Extracting X-rays, Gamma-Rays, and Electron-Positron (e-e+) Pairs from the Ergosphere of Rotating Black Holes Using Penrose Scattering Processes

Theoretical fully relativistic 4D model calculations involving Monte Carlo computer simulations of Compton scattering and e-e+ pair production processes, in the ergosphere of supermassive or stellar size rotating black holes, are presented. Particles from an accretion disk surrounding the black hole fall into the ergosphere and scatter off particles that are in bound equatorial and nonequatorial confined orbits. The Penrose mechanism, in general, allows rotational energy of a Kerr (rotating) black hole to be extracted by scattered particles escaping from the ergosphere to large distances.
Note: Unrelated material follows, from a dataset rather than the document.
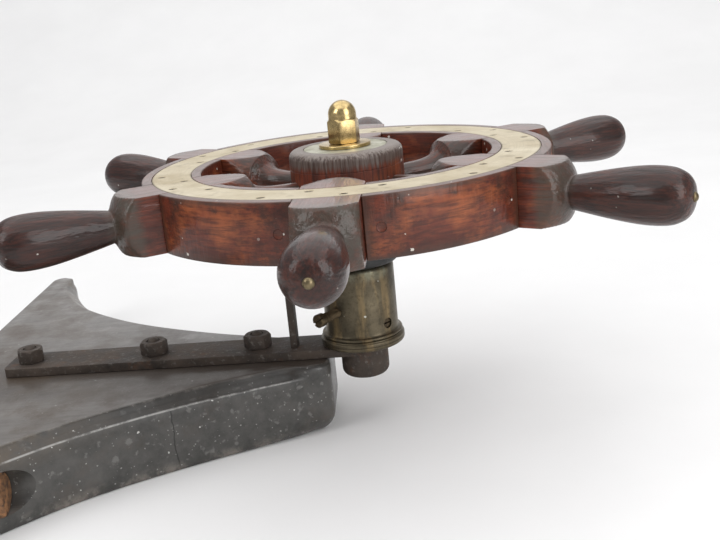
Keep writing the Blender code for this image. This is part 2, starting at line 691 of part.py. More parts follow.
clear_scene()
NUT_TURN = math.radians(-98)
PARTS = make_collection("ship_steering_wheel")
MAHOGANY = make_material("mahogany", (0.16, 0.05, 0.025), 0.3, 0.0)
DARK_WOOD = make_material("dark_wood", (0.05, 0.03, 0.02), 0.5, 0.0)
BARE_WOOD = make_material("bare_wood", (0.30, 0.14, 0.05), 0.7, 0.0)
GREY_PAINT = make_material("grey_paint", (0.09, 0.09, 0.085), 0.6, 0.0)
BLACK_PAINT = make_material("black_paint", (0.02, 0.02, 0.02), 0.5, 0.0)
RUSTY_IRON = make_material("rusty_iron", (0.07, 0.05, 0.035), 0.8, 0.6)
STEEL = make_material("steel", (0.35, 0.35, 0.35), 0.4, 1.0)
BRASS = make_material("brass", (0.60, 0.42, 0.16), 0.25, 1.0)
PALE_BRASS = make_material("pale_brass", (0.75, 0.65, 0.42), 0.4, 1.0)
VERDIGRIS = make_material("verdigris", (0.35, 0.35, 0.25), 0.6, 0.7)
BRONZE = make_material("bronze", (0.20, 0.16, 0.09), 0.45, 0.9)
DARK_BRONZE = make_material("dark_bronze", (0.12, 0.09, 0.05), 0.5, 0.9)

ROOT = add_empty("wheel_side", Matrix.Translation((AXIS_X, 0, 0)))
BOARD_FRAME = add_empty("board_frame", board_place(), ROOT)
make_board(BOARD_FRAME)
make_foot_bolts(BOARD_FRAME)
make_strap(ROOT)
make_strap_bolts(ROOT)
make_line_keeper(ROOT)
make_spindle(ROOT)
make_thrust_washer(ROOT)
make_dome_nut(ROOT)

WHEEL_AXIS = add_empty("wheel_axis", Matrix.Identity(4), ROOT)
make_hub(WHEEL_AXIS)
make_sleeve(WHEEL_AXIS)
make_collar(WHEEL_AXIS)
make_drum(WHEEL_AXIS)
make_drum_screws(WHEEL_AXIS)
make_spokes(WHEEL_AXIS)
make_rim(WHEEL_AXIS)
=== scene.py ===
"""Looks of the small-craft steering wheel: finished surfaces, small trim, floor, light and camera.

Everything is in metres, in the CAD's own frame. AXIS is the wheel's axis. A turned piece's
profile is a list of (radius, height), and it runs down the outer side.
"""
import json
import math

import bmesh
import bpy
from mathutils import Matrix, Vector


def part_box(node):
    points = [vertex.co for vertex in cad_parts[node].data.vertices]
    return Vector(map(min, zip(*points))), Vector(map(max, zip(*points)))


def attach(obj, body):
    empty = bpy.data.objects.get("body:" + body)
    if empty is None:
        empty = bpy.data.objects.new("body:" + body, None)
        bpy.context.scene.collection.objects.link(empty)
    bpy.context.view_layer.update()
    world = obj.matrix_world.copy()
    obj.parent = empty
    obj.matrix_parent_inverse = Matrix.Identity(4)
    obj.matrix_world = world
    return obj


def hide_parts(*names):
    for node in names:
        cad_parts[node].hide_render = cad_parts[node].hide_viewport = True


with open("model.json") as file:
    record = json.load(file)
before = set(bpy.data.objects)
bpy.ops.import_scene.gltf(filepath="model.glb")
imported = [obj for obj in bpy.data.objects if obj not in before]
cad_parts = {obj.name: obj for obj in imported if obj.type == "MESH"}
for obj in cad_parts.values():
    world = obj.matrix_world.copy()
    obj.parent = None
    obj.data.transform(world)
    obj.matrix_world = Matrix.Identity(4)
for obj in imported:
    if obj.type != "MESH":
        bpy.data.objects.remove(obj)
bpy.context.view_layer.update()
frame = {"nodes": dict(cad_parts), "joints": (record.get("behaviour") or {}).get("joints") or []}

GAP = 0.0003                # clearance where two finished pieces meet
MERGE = 0.00001             # points nearer than this become one
ROUND = 128                 # segments round a large turned piece, and a small one
ROUND_SMALL = 48
SPOKES = 6
PITCH = 2 * math.pi / SPOKES
FIRST_SPOKE = math.radians(30)
STRAP_BOLTS = 3


def extent(node):
    """A node's half width across Y, its bottom and its top."""
    low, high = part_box(node)
    return (high.y - low.y) / 2, low.z, high.z


def centre(node):
    low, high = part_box(node)
    return (low + high) / 2


turn = next(joint for joint in frame["joints"] if joint["name"] == "wheel_turn")
AXIS = Vector((turn["pos_m"][0], turn["pos_m"][1], 0.0))

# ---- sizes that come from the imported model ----
RING_OUTER, RING_BOTTOM, RIM_TOP = extent("face_ring")
HUB_R, HUB_BOTTOM, HUB_TOP = extent("hub")
PLATE_R, PLATE_BOTTOM, PLATE_TOP = extent("hub_plate")
DRUM_FLANGE_R, DRUM_BOTTOM, DRUM_TOP = extent("rope_drum")
COLLAR_R, COLLAR_BOTTOM, COLLAR_TOP = extent("drum_collar")
WASHER_R, WASHER_BOTTOM, WASHER_TOP = extent("nut_washer")
_, NUT_BOTTOM, NUT_TOP = extent("dome_nut")
_, RIM_BOTTOM, _ = extent("felloe_1")
SPOKE_Z = (RIM_TOP + RIM_BOTTOM) / 2
RIM_THICK = RIM_TOP - RIM_BOTTOM
RING_THICK = RIM_TOP - RING_BOTTOM
_, BOSS_BOTTOM, STRAP_TOP = extent("strap")
BOARD_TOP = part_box("stand_board")[1].z

# ---- sizes that the boxes don't tell ----
BLOCK_HALF = 0.023          # half the square of the spoke where it crosses the rim
RIM_OUTER = 0.165
RIM_INNER = 0.118
RING_INNER = 0.1258
PELLET_R = 0.0036
DRUM_R = 0.0309
BORE_R = 0.0123             # the hole down the hub, the collar and the drum
STRAP_THICK = 0.0075
STRAP_HALF = 0.020
STRAP_CORNER = 0.006
BOSS_R = 0.0203
SPINDLE_HOLE_R = 0.0083     # in the strap's boss
SPINDLE_THREAD_R = 0.0068   # the hole in the dome nut and its washer
NUT_FLATS = 0.0208          # the strap bolts' nuts and heads, and how far each is turned
NUT_ANGLES = (0.15, 0.42, 0.90)
BOLT_HEAD = 0.0072

# the board, in its own frame under the strap's first bolt
BOARD_TURN = math.radians(3)
BOARD_PIVOT = Vector((-0.092, 0.0, 0.0))
BOARD_OFFSET = 0.002
BOARD_FOOT = -0.372
CHAMFER = 0.0095
FLANK = ((-0.0430, 0.0402), (-0.0600, 0.0460), (-0.0930, 0.0583), (-0.1320, 0.0745),
         (-0.1670, 0.0922), (-0.1980, 0.1100), (-0.2270, 0.1295), (-0.2540, 0.1520),
         (-0.2790, 0.1762), (-0.3005, 0.2022), (-0.3180, 0.2322), (-0.3325, 0.2650),
         (-0.3430, 0.2965), (-0.3500, 0.3090))
NOSE_LENGTH = 0.014         # how far the narrow end goes past the flank's first point
NOSE_ROUND = 0.015
NOSE_UNDER = 0.018          # rounding of the narrow end's bottom edge, and of its top edge
NOSE_OVER = 0.005
EDGE = 0.0022               # rounding of the other edges
CRACK_X = -0.155
POCKET_R = 0.0175           # the foot bolts' pockets, in the flanks
POCKET_Y = 0.164
POCKET_Z = 0.030
POCKET_FLOOR = -0.286
BUNG_LENGTH = 0.019
TOE_HALF = 0.315
TOE_ROUND = 0.011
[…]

The energy-momentum four vectors are calculated for the scattered escaping particles. Particles escape in the form of bi-polar jets with energies as high as 54 GeV. These calculations show that the Lense-Thirring effect, i.e., the dragging of inertial frames into rotation, caused by the angular momentum of the black hole, results in a “gravitomagnetic” Coriolis-like force being exerted on the scattered particles. The effect of this force on the escaping particles is discussed as well as the luminosities and energy-momenta attained. Such escaping particles are observed in objects we believed to be powered by black holes: center of galaxies, quasars, microquasars, and gamma-ray bursts.